Formaggio all’Argentiera is also a favourite in my kitchen, especially as an antipasto. It is very easy to prepare, and I have never had complaints from guests.

Argento is the word for silver, and silversmiths could eat cheese cooked in this manner. Also, the method of cooking it is the same as the method that could be used to cook meat. The poor could not afford to eat meat (the silversmiths could), but the poor could cook cheese and give the impression of being well off (to any one who was walking past their house while they were cooking the cheese).

In Sicily it is made with provola cheeses (as mentioned above). I use slices of formaggio fresco and this too is common.

INGREDIENTS

For each slice of cheese use a little extra virgin olive oil to fry the cheese.
Also: 1 large olive clove of garlic (sliced), ½ teaspoon of oregano, pepper, 1 tablespoons of white wine vinegar and a pinch of sugar.
PROCESSES
I use a non-stick frypan.
Heat the oil; use medium heat.
Add the garlic, the slices of cheese and lower the heat.
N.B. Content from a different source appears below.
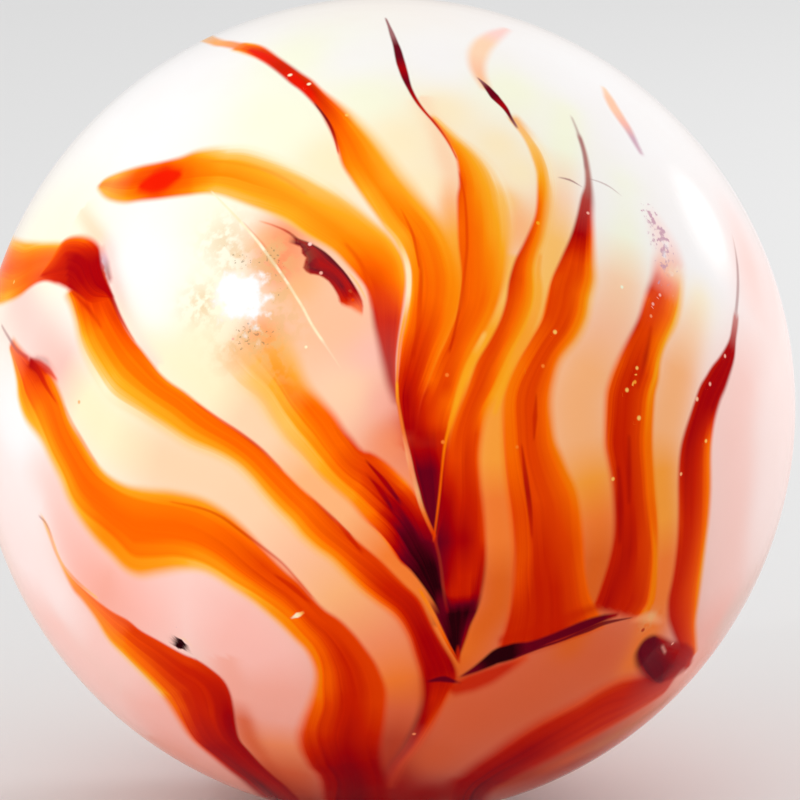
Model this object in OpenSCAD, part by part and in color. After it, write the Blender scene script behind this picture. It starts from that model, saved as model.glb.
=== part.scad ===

Sprinkle the cheese with some of the dry oregano and pepper.
Cook for about 1 minute until golden in colour, turn the cheese over and again sprinkle the cheese with some dry oregano and pepper and cook for as long again.
Remove the fried cheese to the serving dish.
Add the vinegar and sugar into the hot oil, cook for about 1-2 minutes until part of the liquid evaporates.
Pour the sauce over the cheese and serve.
 NB. The cheese can also be left in the pan while you deglaze, especially if it has not melted too much. Not all cheese has the same melting point.